Мучительной жажды и сухости во рту – таких, чтобы сводили с ума – не было уже давно, лишь единичные случаи сушняка, но устранить их не составляло труда. Дни, проведенные в абсолютной трезвости, подарили Фаине хорошее самочувствие, ясность ума, а также осознание того, что в последнее время она жила словно в бесконечном бреду, в крепком дурмане, где одно нелепое событие каруселью сменяло другое, а ты не успевал даже осмыслить это.
Хотелось скорее забыть о времени, проведенном в заточении чьей-то больной фантазии. Она с тревогой ощущала в себе скопившиеся силы, размышляя, на что полезнее их направить. Невидимый кокон опадал кусками, и тело зашевелилось, чтобы выбраться из него. Чудесного превращения в бабочку не случится, но хотя бы появится некоторая свобода.
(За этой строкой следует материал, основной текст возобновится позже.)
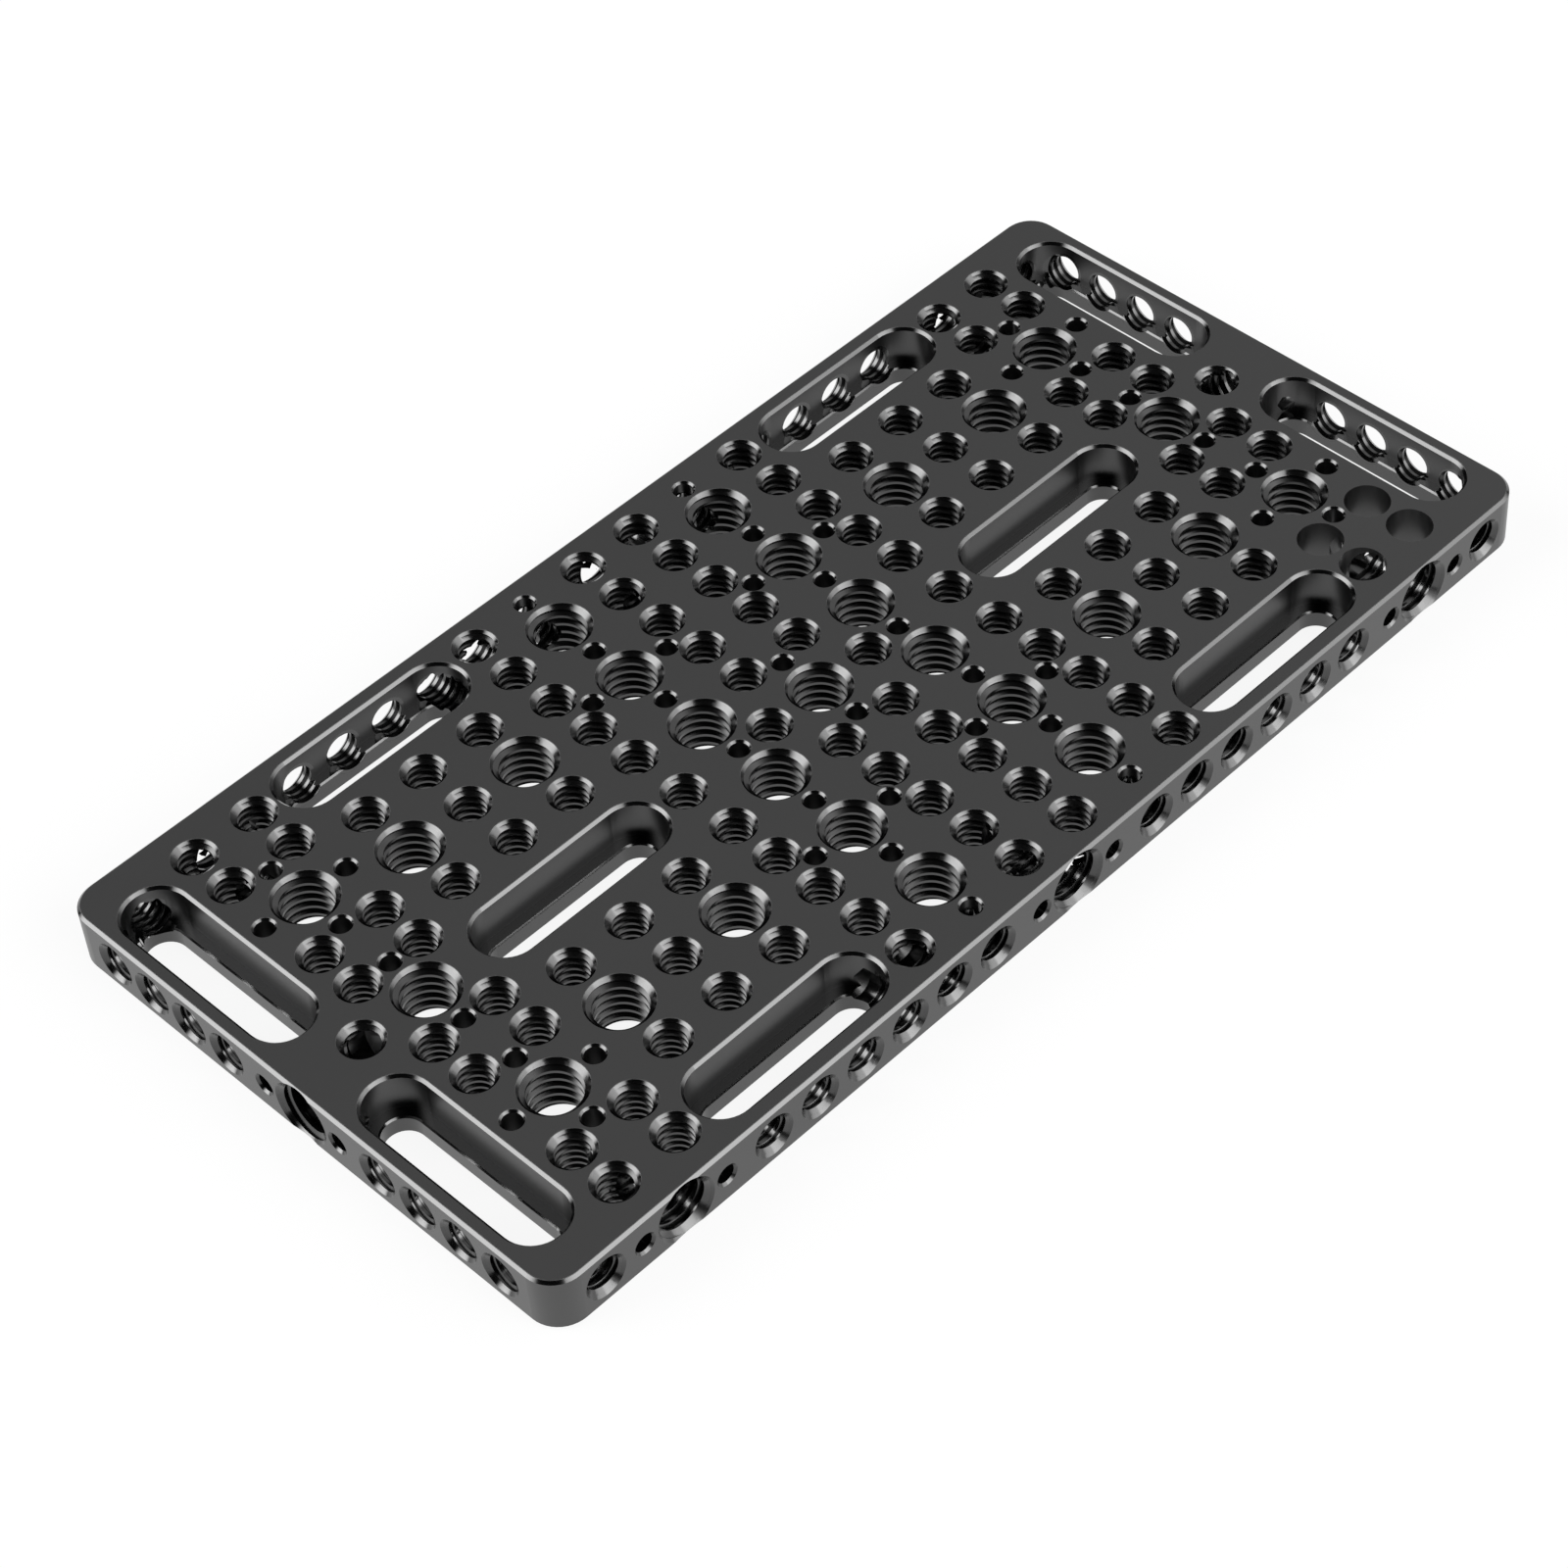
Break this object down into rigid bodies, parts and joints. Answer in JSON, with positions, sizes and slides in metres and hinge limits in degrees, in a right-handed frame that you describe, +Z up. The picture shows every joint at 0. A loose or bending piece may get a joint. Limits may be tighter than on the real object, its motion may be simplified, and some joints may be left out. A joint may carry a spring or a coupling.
{
  "type": "camera cheese plate",
  "caption": "Flat rectangular camera mounting plate with a dense field of tapped holes, pin holes and stepped screw slots, and tapped holes along its sides.",
  "frame": {"origin": "middle of the underside", "axes": "+X along the plate, +Y across it, +Z up out of the upper face"},
  "size_m": [0.2, 0.1, 0.01],
  "materials": {
    "black_anodised": "fine satin, black anodised"
  },
  "bodies": {
    "root": {"mounting_plate": "black_anodised"}
  },
  "joints": []
}
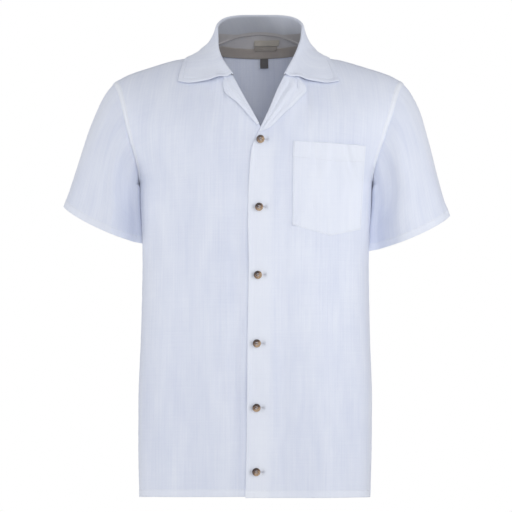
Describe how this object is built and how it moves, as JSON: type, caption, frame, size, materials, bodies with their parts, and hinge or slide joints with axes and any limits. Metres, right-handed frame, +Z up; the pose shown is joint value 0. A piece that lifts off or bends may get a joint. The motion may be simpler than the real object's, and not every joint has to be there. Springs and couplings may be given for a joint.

На днях позвонил брат и попросил занять пару тысяч на промежуточную сессию – знал, что не сдаст один экзамен из-за конфликта с преподавателем. Фаина не стала вдаваться в подробности. Надо, значит, надо. Брат редко обращался к ней за помощью, лишь в крайних случаях, если находил в себе смелость признать, что не справляется сам. Она ему всецело доверяла, поэтому, не уподобляясь матери с ее допросами и желанием все тотально контролировать, пообещала помочь и взяла подработку на дом.